The difference between Hugh Templar and the members of her family couldn’t have been more striking or more painful. There was nothing she could do to turn the people in this room against her. They’d had their differences in the past; they didn’t always get along; but when a Vayle was in trouble, they all rallied around.

They were so fiercely biased in her favor that when she told them how Hugh had betrayed her to the authorities, their outrage had been ferocious. Daniel had vowed to challenge Hugh to a duel; Harriet swore she would find a way to make him suffer; their mother promised that after she had finished blackening his character, no hostess in London would invite him to her house; and Giles had murmured that hanging was too good for him.

It didn’t help when Abbie told them there were no charges pending against her or George because Hugh had made a bargain with Maitland. They saw at once that if Hugh had really wanted to protect her, he could have given the book to Maitland without bringing her into it. Obviously he’d wanted Abbie to suffer, wanted her sent to Newgate.

Abbie couldn’t bring herself to tell them the rest, that she’d been fool enough to go to bed with Hugh. Daniel might take it into his head to try and force Hugh to marry her, and she’d been humiliated enough as it was.

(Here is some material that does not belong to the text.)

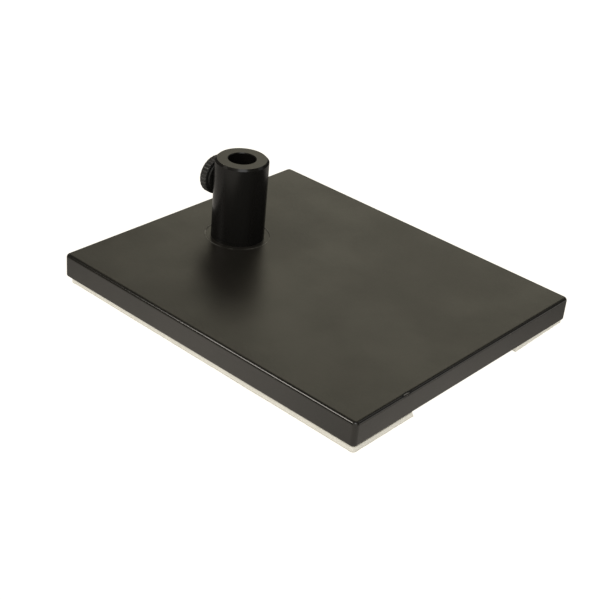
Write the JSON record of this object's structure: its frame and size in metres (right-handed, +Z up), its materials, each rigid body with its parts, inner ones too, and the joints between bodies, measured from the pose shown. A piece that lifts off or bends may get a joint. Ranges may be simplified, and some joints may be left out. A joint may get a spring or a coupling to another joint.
{
  "type": "rod stand base",
  "caption": "Weighted rectangular stand base with a socket post and side thumbscrew that clamps an upright rod, on felt strips.",
  "frame": {"origin": "on the table, under the middle of the plate", "axes": "+Z up along the post, +Y towards the edge the post stands beside, which is where the thumbscrew points"},
  "size_m": [0.15, 0.175, 0.0536],
  "materials": {
    "black_coat": "satin black powder coat on steel",
    "black_oxide": "oiled black oxide",
    "zinc": "bright zinc plate",
    "knob_black": "moulded black nylon, fluted rim",
    "brass": "turned brass",
    "felt": "pressed cream wool felt",
    "tape": "double-sided tape"
  },
  "bodies": {
    "base": {"base_plate": "black_coat", "socket_post": "black_coat", "post_screw": "black_oxide", "lock_washer": "zinc", "roll_pin": "zinc", "felt_left": "felt", "felt_right": "felt", "tape_left": "tape", "tape_right": "tape"},
    "screw_slider": {"clamp_tip": "brass"},
    "thumbscrew": {"thumb_knob": "knob_black", "thumb_stud": "black_oxide"}
  },
  "joints": [
    {"name": "screw_travel", "type": "slide", "parent": "base", "child": "screw_slider", "axis": [0, -1, 0], "range_m": [-0.0038, 0.00042]},
    {"name": "screw_turn", "type": "hinge", "parent": "screw_slider", "child": "thumbscrew", "pos_m": [0, 0.0696, 0.03975], "axis": [0, -1, 0], "range_deg": [-1080, 120]}
  ],
  "couplings": [
    {"joint": "screw_turn", "follows": "screw_travel", "rad_per_m": 4947.4}
  ]
}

She would drown in tears of self-pity if she didn’t get a grip on herself.

Let it go
, she told herself fiercely. There were more important things to think about than Hugh Templar. He could hurt her only if she allowed him to, and she wouldn’t let that happen because she was a Vayle, and Vayles had their pride.

They were all quiet now as they tried to come to grips with the incredible story she’d told them. She could have wept at the change in them. This wasn’t how they’d looked the last time they had a family conference. They’d been sitting at her dining room table in her house in Bath, and she’d felt intimidated, as she usually did, by the force of their personalities. Now they looked as helpless as children. She would have given anything to have things back the way they were, before this nightmare burst upon them.

“I wonder,” said Daniel, breaking the long silence, “if you did the right thing, Abbie. Maybe you should have told this Maitland fellow the whole story. These people have the resources. If anyone can find George, they can.”